IFEX was created in 1992 in Montréal, Canada, when a dozen leading free expression organisations came together to create a coordinated mechanism to rapidly expose free expression violations around the world.

At the conference, IFEX members, representatives from civil society organisations, funding agencies, government and the media explored new ways to tackle the complex, ever-changing challenges to the right to free expression.

In her introduction, IFEX Executive Director Annie Game summed up the worsening global situation: “We are witnessing increases in travel bans, the blocking of foreign funding, criminalization of dissent, online harassment, arrests, detainments and draconian legislation aimed at paralyzing civil society groups… and it is working. Some of our colleagues are in prison… some awaiting trial or living in exile and… others still, whose organisations are just hanging on by a thread.”

The conference keynote speaker was historian, political commentator and free expression advocate Timothy Garton Ash, currently Professor of European Studies at St Antony’s College, Oxford.

He highlighted the double-edged nature of growing digital inter-connectedness.
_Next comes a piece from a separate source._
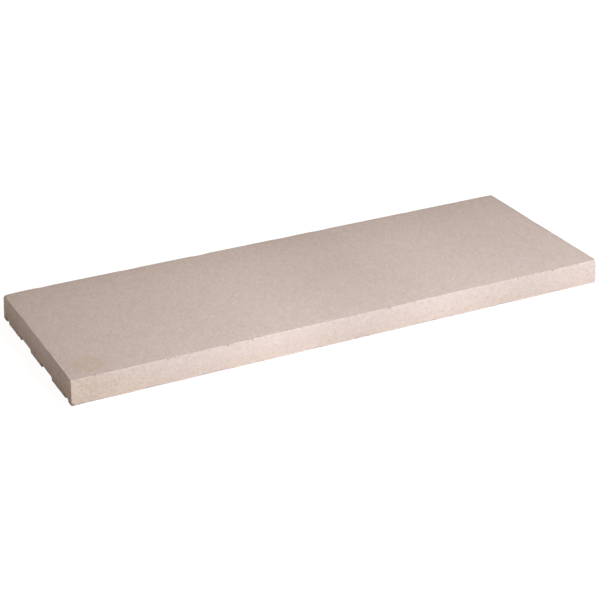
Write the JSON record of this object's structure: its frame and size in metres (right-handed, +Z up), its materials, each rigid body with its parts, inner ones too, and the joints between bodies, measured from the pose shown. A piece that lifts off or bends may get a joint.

Although a “fantastic gain for free speech”, he said, the internet had facilitated a new kind of threat to our right to free expression a threat coming not just from governments, but from the “private superpowers of the net”.

Alongside sessions on impunity, gender, fundraising, and how best to use international mechanisms, there was a series of dynamic group sessions that wrestled with issues such as surveillance, privacy, online smears, digital security, media literacy and “fake news”.

These sessions were an opportunity for IFEX members to analyse current challenges to freedom of expression, debate strategies for confronting them, and explore ideas for potential future collaborative work across the network.

In her closing remarks, Annie Game noted, “In a way IFEX is the antithesis of the current global trend toward populism, racism, isolationism our network is growing, diverse, respectful and connected as a global community of free expression advocates… who see the benefit of collaboration and the power of conviction. As I have taken to saying to the doubters… we work on rights… because we are right.”

WACC congratulates IFEX on 25 years of excellence and looks forward to sharing the ongoing struggle.